Of the new funds, the Energy Department’s Automotive Conversion Grant program will receive $50 million to help small and medium-size suppliers convert from manufacturing parts for internal combustion engine vehicles to manufacturing parts for the EV supply chain.
The program, according to the White House, aims to “keep good, good-paying and union jobs in the same communities as automakers and auto suppliers transition to electric vehicle manufacturing here in America.”
The Energy Department’s Industrial Assessments Center Implementation Grants Program will get the other $50 million to help auto suppliers “improve their facilities’ energy and material efficiency, cybersecurity, or productivity, or reduce the greenhouse gas emissions,” the White House said.

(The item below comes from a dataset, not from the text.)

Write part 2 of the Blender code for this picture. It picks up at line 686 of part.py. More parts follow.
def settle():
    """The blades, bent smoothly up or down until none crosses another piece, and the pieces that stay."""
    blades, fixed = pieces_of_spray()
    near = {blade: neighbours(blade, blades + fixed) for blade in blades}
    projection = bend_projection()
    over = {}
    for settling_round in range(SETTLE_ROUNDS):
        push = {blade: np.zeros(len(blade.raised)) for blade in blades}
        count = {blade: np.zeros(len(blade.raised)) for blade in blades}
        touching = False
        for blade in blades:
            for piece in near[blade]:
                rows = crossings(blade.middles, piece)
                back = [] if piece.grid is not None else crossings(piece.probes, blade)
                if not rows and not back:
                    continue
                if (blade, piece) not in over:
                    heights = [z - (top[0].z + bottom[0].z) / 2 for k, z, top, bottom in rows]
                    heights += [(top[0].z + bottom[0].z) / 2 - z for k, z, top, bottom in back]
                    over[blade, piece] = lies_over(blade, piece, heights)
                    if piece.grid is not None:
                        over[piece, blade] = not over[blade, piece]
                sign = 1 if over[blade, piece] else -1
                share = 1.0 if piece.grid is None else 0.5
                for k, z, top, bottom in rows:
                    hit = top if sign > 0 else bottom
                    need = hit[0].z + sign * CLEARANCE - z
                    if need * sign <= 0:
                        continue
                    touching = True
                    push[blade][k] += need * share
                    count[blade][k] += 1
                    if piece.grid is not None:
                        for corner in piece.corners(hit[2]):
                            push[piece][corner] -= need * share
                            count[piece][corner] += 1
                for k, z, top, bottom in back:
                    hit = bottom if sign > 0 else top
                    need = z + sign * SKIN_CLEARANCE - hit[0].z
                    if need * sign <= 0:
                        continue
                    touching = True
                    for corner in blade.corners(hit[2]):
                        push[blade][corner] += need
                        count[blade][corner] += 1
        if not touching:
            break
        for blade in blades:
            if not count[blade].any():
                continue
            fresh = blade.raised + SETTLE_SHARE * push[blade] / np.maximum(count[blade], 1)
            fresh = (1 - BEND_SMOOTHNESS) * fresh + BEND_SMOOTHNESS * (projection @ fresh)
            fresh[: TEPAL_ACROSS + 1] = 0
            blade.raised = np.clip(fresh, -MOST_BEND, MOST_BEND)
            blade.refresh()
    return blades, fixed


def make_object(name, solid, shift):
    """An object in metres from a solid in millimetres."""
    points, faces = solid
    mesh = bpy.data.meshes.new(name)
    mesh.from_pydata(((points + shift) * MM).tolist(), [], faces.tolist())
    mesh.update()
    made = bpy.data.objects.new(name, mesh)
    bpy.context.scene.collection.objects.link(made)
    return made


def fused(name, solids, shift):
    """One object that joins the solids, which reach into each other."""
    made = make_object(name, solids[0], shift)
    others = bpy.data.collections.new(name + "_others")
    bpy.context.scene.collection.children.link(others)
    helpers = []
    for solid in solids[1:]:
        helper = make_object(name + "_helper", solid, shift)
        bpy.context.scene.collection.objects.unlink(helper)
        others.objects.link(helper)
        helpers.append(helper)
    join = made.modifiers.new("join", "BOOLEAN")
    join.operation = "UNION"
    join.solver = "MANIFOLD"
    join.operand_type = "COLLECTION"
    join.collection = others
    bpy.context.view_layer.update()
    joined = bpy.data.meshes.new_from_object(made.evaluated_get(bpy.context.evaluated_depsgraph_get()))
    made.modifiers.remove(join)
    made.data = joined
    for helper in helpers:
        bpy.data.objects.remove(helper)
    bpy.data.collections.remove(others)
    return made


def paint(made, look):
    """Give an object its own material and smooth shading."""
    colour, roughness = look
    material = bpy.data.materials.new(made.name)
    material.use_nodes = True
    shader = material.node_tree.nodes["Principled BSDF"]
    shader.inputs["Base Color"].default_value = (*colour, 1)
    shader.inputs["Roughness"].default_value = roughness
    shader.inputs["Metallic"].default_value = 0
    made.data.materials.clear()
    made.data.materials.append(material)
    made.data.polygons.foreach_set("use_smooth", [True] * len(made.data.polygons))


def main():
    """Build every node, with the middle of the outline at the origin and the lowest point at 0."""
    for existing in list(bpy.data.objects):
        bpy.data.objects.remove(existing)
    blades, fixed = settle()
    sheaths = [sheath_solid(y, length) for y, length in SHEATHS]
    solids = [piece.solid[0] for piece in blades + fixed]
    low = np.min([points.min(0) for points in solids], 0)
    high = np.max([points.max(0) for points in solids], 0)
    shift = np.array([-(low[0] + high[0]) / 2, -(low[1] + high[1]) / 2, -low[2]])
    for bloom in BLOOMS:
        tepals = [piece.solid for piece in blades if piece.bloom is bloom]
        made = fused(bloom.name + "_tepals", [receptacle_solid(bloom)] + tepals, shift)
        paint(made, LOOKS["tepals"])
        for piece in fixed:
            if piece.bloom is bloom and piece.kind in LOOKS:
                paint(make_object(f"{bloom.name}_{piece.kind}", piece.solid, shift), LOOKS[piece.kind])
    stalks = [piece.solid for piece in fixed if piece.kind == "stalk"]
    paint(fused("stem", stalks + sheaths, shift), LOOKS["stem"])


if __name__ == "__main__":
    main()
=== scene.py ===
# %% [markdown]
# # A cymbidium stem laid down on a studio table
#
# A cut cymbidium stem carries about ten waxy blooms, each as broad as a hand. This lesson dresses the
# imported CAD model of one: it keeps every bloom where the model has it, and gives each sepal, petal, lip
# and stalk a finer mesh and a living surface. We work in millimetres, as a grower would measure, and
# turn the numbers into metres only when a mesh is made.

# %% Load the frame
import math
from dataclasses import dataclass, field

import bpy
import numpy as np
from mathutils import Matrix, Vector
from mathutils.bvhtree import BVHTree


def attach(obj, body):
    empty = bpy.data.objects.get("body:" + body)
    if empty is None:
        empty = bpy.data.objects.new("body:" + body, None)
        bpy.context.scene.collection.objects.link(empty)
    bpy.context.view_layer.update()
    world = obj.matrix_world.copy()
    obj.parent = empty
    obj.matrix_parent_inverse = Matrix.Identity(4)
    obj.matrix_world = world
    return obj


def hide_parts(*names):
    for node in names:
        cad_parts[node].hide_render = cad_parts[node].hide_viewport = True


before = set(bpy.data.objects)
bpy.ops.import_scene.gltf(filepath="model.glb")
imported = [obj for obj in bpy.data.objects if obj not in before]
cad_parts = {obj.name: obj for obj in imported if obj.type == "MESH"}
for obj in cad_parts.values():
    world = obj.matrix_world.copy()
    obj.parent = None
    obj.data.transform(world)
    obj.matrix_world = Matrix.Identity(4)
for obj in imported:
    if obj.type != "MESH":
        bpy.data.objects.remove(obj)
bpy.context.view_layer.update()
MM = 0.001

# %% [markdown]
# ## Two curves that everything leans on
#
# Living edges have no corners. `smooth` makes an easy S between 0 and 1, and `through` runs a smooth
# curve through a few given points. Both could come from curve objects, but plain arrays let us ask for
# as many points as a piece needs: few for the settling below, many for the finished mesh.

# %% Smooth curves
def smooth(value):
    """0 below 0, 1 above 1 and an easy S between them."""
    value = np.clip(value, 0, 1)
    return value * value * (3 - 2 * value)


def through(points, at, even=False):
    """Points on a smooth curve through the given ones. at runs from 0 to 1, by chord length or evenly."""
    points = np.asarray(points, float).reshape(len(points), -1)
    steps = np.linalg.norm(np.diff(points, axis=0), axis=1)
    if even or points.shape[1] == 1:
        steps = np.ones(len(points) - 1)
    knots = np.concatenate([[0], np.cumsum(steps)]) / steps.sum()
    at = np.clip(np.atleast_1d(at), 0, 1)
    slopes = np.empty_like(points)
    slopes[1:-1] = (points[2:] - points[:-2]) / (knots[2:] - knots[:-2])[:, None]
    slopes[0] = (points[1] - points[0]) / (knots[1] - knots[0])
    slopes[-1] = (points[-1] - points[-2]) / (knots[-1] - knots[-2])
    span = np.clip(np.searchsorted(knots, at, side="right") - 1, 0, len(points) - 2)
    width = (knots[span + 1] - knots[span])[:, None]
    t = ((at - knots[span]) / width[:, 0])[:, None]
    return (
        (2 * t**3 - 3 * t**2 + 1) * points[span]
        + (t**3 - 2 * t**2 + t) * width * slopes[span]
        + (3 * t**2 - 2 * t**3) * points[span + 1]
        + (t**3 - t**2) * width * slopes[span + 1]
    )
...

This big ol’ chunk of change is coming from the Inflation Reduction Act and the Bipartisan Infrasture Law.
Harris is also expected to announce new efforts from the Small Business Administration to facilitate private investments into the EV supply chain and expand the lines of credit available to small businesses through the SBA.
“These actions build on the Biden-Harris Administration’s ongoing commitment to ensuring that the workers and businesses that built the auto industry remain community anchors for generations to come,” the White House said.

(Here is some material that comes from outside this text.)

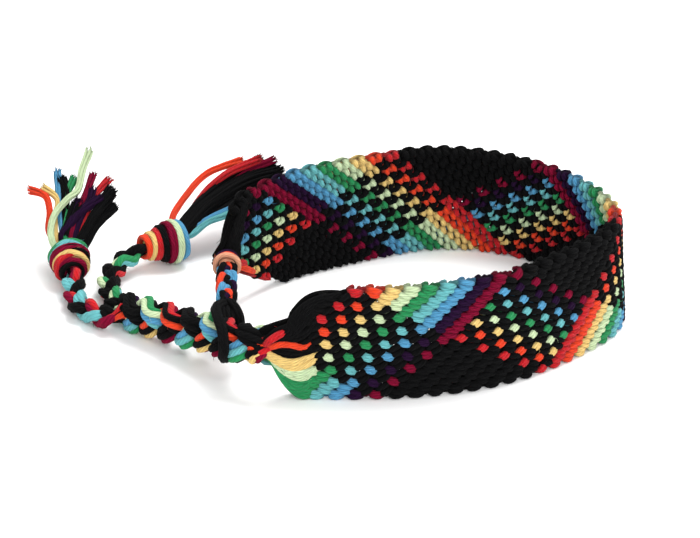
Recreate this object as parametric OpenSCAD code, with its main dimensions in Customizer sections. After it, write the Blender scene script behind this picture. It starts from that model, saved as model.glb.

The vice president will be joined by Gov. Gretchen Whitmer, Department of Energy Secretary and former Gov. Jennifer Granholm, Acting Secretary of Labor Julie Su and Congressional Black Caucus Chairman Steven Horsford, D-Nev.
Democratic U.S. Rep. Shri Thanedar of Detroit and Michigan Lt. Gov. Garlin Gilchrist II will attend as well.

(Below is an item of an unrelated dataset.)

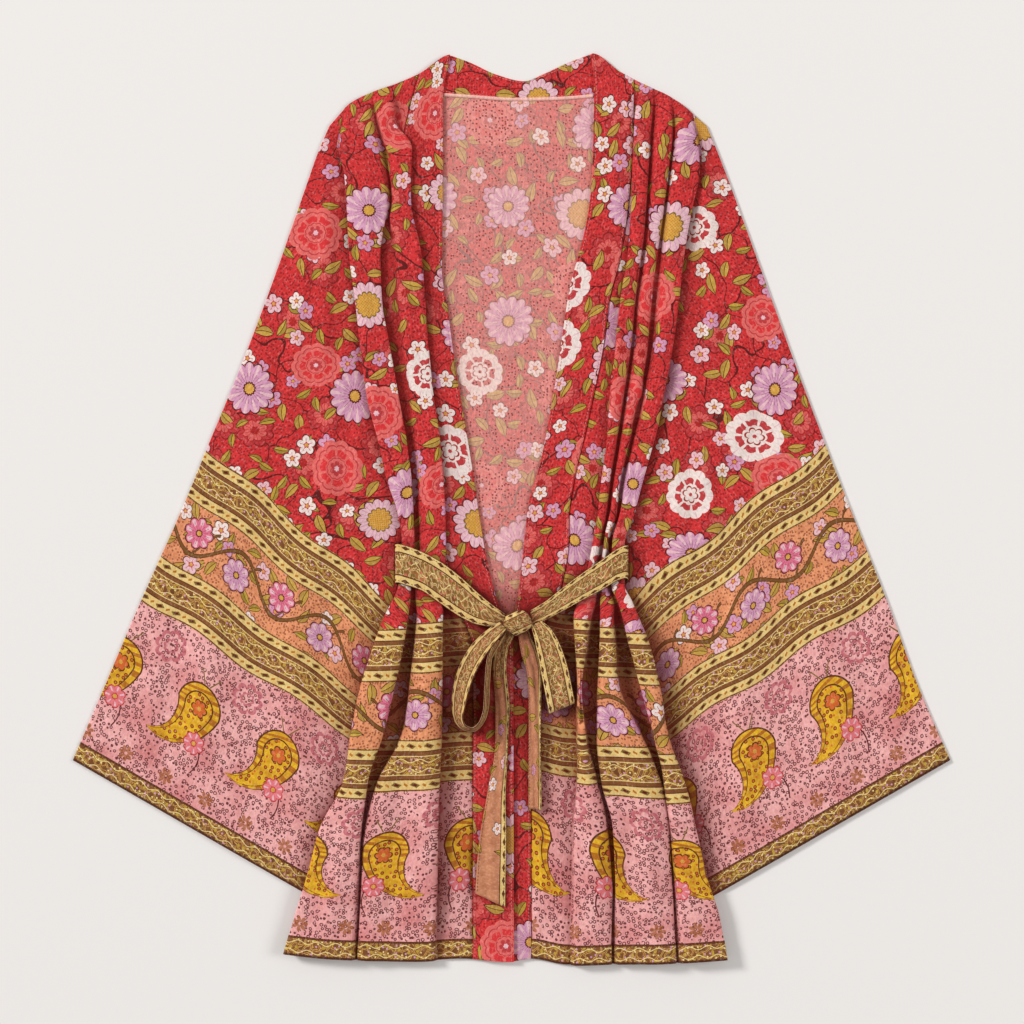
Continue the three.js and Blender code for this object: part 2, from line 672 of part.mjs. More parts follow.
// Ribbon along a 3-D middle line; each station has a width and a lean from flat
function ribbon(table, leanSide) {
  const centre = table.map((row) => new THREE.Vector3(row.x, row.y, row.z));
  const fractions = [-0.5, -0.18, 0.18, 0.5];
  const frames = centre.map((p, i) => {
    const a = centre[Math.max(0, i - 1)];
    const b = centre[Math.min(centre.length - 1, i + 1)];
    const along = b.clone().sub(a).normalize();
    const flat = new THREE.Vector3(-along.y, along.x, 0).normalize().multiplyScalar(leanSide);
    const lean = ((table[i].lean || 0) * Math.PI) / 180;
    const across = flat.multiplyScalar(Math.cos(lean)).add(new THREE.Vector3(0, 0, Math.sin(lean)));
    across.addScaledVector(along, -across.dot(along)).normalize();
    return { across, out: along.clone().cross(across).normalize() };
  });
  const grid = (side) => centre.map((p, i) => fractions.map((k) => {
    const at = p.clone().addScaledVector(frames[i].across, k * table[i].width);
    at.addScaledVector(frames[i].out, (side * BELT_WALL) / 2);
    return at.toArray();
  }));
  return slab(grid(1), grid(-1));
}

// Flattened loop: the ribbon turns over at its low end and comes back under itself
function flatLoop(steps) {
  const across = new THREE.Vector2(30, 12).normalize();
  const travelled = [0];
  for (let i = 1; i < steps.length; i += 1) {
    const sideways = Math.hypot(steps[i].x - steps[i - 1].x, steps[i].y - steps[i - 1].y);
    const sign = steps[i].y < steps[i - 1].y ? 1 : -1;
    travelled.push(travelled[i - 1] + sign * sideways);
  }
  const line = steps.map((row, i) => [travelled[i], row.z]);
  const normals = sectionNormals(line);
  const grid = (side) => steps.map((row, i) => [-0.5, -0.17, 0.17, 0.5].map((k) => {
    const down = (normals[i][0] * side * BELT_WALL) / 2;
    return [
      row.x + across.x * k * row.width + down * 0.3,
      row.y + across.y * k * row.width - down * 0.95,
      row.z + (normals[i][1] * side * BELT_WALL) / 2,
    ];
  }));
  return slab(grid(1), grid(-1));
}

function tail(table) {
  const grid = (side) => table.map((row) => [-0.5, -0.15, 0.15, 0.5].map((k) => [
    row.x + k * row.width,
    row.y - k * row.slant,
    row.z + (side * BELT_WALL) / 2 + (1 - 4 * k * k) * 0.5,
  ]));
  return slab(grid(1), grid(-1));
}

function add(group, name, geometry, color, roughness) {
  const material = new THREE.MeshStandardMaterial({ color, roughness, metalness: 0 });
  const mesh = new THREE.Mesh(geometry, material);
  mesh.name = name;
  group.add(mesh);
}

const RED = 0xb8383c;
const RED_BAND = 0xb0343a;
const WRONG_SIDE = 0xc97a72;
const BELT_OLIVE = 0xa58b52;

const robe = new THREE.Group();
robe.name = "kimono_robe";
add(robe, "back_panel", backPanel(), WRONG_SIDE, 0.85);
add(robe, "front_panel_left", frontPanel(LEFT_FRONT, -1), RED, 0.8);
add(robe, "front_panel_right", frontPanel(RIGHT_FRONT, 1), RED, 0.8);
add(robe, "sleeve_left", sleeve(LEFT_FRONT, LEFT_OUTER_FOLD, -1, 0.4), RED, 0.8);
add(robe, "sleeve_right", sleeve(RIGHT_FRONT, RIGHT_OUTER_FOLD, 1, 2.1), RED, 0.8);
add(robe, "front_band_left", frontBand(LEFT_FRONT, LEFT_EDGE, -1, true), RED_BAND, 0.8);
add(robe, "front_band_right", frontBand(RIGHT_FRONT, RIGHT_EDGE, 1, false), RED_BAND, 0.8);
add(robe, "neck_band", neckBand(), RED_BAND, 0.8);
add(robe, "belt_left", frontBelt(LEFT_BELT, -1), BELT_OLIVE, 0.8);
add(robe, "belt_back", backBelt(), BELT_OLIVE, 0.8);
add(robe, "belt_right", frontBelt(RIGHT_BELT, 1), BELT_OLIVE, 0.8);
add(robe, "knot", knotBody(), BELT_OLIVE, 0.8);
add(robe, "bow_loop_left", ribbon(LEFT_LOOP, 1), BELT_OLIVE, 0.8);
add(robe, "bow_loop_right", flatLoop(RIGHT_LOOP), BELT_OLIVE, 0.8);
add(robe, "tail_left", tail(LEFT_TAIL), BELT_OLIVE, 0.8);
add(robe, "tail_right", tail(RIGHT_TAIL), BELT_OLIVE, 0.8);

export default robe;
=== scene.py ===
# %% [markdown]
# # A short kimono robe, laid flat
# The robe lies on its back on a pale floor and the camera looks straight down at it. Its cloth is a
# thin printed one: red with flowers, and a border of stripes, vines and paisley leaves along the
# hem and the cuffs. This file makes the cloth pieces, the tied belt, the sewing and the print. All
# sizes are in millimetres until a piece is made, where they turn into metres.

import math

import bmesh
import bpy
import numpy as np
from mathutils import Matrix, Vector


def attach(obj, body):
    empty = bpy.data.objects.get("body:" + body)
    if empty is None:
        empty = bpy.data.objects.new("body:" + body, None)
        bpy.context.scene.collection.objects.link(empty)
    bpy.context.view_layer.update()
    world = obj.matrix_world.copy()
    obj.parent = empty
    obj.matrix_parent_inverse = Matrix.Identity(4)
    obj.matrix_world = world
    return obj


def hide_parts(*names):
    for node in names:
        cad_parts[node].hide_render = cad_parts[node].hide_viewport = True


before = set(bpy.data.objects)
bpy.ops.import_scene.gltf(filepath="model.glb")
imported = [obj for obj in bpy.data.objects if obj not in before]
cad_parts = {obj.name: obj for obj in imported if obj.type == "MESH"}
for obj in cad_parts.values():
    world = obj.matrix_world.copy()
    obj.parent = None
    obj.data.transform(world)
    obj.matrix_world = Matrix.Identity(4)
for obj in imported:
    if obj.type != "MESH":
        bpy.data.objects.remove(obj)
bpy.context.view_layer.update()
MM = 0.001
print("nodes in the frame:", len(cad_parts))

# %% [markdown]
# ## Sizes of the robe
# Each front is described by a short table. A row is a level from the shoulder down to the hem. The
# columns say how far from the middle line the outer crest and the long folds run, where the front
# band is sewn on, how far each pleat is folded over, how high the pleats stand, and how wide the
# dip beside them is. Left and right are as seen from above, with the neck at the top.

# %% Left front
LEFT_COLUMNS = ("y", "side", "outer", "inner", "seam", "side_fold", "outer_fold", "inner_fold", "rise", "dip")
LEFT_ROWS = [
    (385, 167, 145, 121, 92, 0, 0, 0, 1.0, 5),
    (353, 175, 138, 117, 103, 0.3, 0, 0.1, 5.2, 5),
    (325, 167, 130, 99.5, 110, 1, 0, 1, 5.4, 6),
    (290, 164, 124, 101, 110, 1, 0.1, 1, 5.4, 8),
    (249, 161.5, 131, 92.5, 110, 1, 1, 1, 5.6, 14),
    (210, 156, 129.5, 87.5, 108.5, 1, 1, 1, 5.8, 14),
    (164, 151, 122, 83, 99, 1, 1, 1, 5.8, 12),
    (114, 144, 113, 78, 93, 1, 1, 1, 5.8, 10),
    (69, 133, 105, 71.5, 86, 1, 1, 1, 5.8, 7),
    (29, 124, 100, 68, 79.5, 1, 1, 1, 5.8, 6),
    (-6, 112.5, 98, 66, 74, 1, 1, 1, 5.6, 5),
    (-34, 109, 97, 65.5, 70, 1, 1, 1, 5.4, 5),
    (-76, 112.5, 100, 67, 62, 1, 1, 1, 5.4, 3),
    (-92, 119, 101, 68, 57, 1, 1, 1, 6.2, 3),
    (-108, 127, 103, 68.5, 49, 1, 1, 1, 9, 3),
    (-139, 138, 108, 69, 38.5, 1, 1, 1, 12, 4),
    (-180, 151, 117, 70, 38.5, 1, 1, 1, 12, 6),
    (-226, 160, 128, 71, 38.5, 1, 0.9, 1, 11, 8),
    (-271, 167, 143, 73.5, 38.5, 1, 0.5, 0.9, 9, 8),
    (-316, 190, 150, 75.5, 38.5, 1, 0.25, 0.6, 7.5, 8),
    (-361, 202, 153, 77, 38.5, 1, 0.1, 0.35, 6.5, 8),
    (-406, 215, 156, 77, 38.5, 1, 0, 0.1, 5.6, 8),
    (-448, 226.5, 158, 77, 38.5, 1, 0, 0, 5.3, 8),
]
print("levels in the left front:", len(LEFT_ROWS))

# %% [markdown]
# The right front has a third long fold between the two that both fronts have, and more columns for it.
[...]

EVs are going to be a big part of the upcoming presidential election. President Biden and former President Trump have taken up, shockingly, opposite opinions of what the transition to electric vehicles means to workers and the U.S. as a whole.
Lest we forget, electric vehicles are woke.
4th Gear: UAW Ratifies Labor Deal With Daimler Truck
United Auto Workers members voted to ratify a new labor contract with Daimler Truck over the weekend. The new contract includes at least a 25 percent general wage bump over the four-year deal. The vote shook out to 94.5 percent of folks in favor of the new contract that covers over 7,300 hourly UAW workers after a tentative agreement was reached at the end of April, averting a strike at the last minute. From Reuters:
The contract covers hourly workers at six facilities in southern states where unionization has traditionally been low, including four factories in North Carolina and parts warehouses in Georgia and Tennessee.
The deal with the German truck maker, which was spun off from what is now automaker Mercedes, comes just about two weeks before votes on whether to join the UAW will be tallied at a Mercedes assembly plant in Alabama.
The deal also includes profit-sharing and cost-of-living adjustments for workers at the maker of Freightliner and Western Star trucks and Thomas Built buses as well as the end of wage tiers that paid those building buses less than those building heavy trucks.
UAW President Shawn Fain said the pay hike matched what workers at the Detroit Three received in talks last fall.
Workers will receive an immediate 10% pay raise, followed by 3% increases six months and 12 months later, Fain said.
The lowest paid workers at Daimler’s Thomas Built bus unit will receive raises of more than $8 an hour and some skilled trades workers at there will get more than $17 an hour, Fain said.
This is just the latest installment of the UAW’s recent winning streak. First, it secured deals with the Big Three automakers last fall. Then it clinched a historic victory for Volkswagen workers at the automaker’s Chattanooga, Tennessee plant. Coming up on May 13, workers at a Mercedes-Benz factory in Vance, Alabama and a nearby battery plant in Woodstock are going to vote on whether or not to join the union.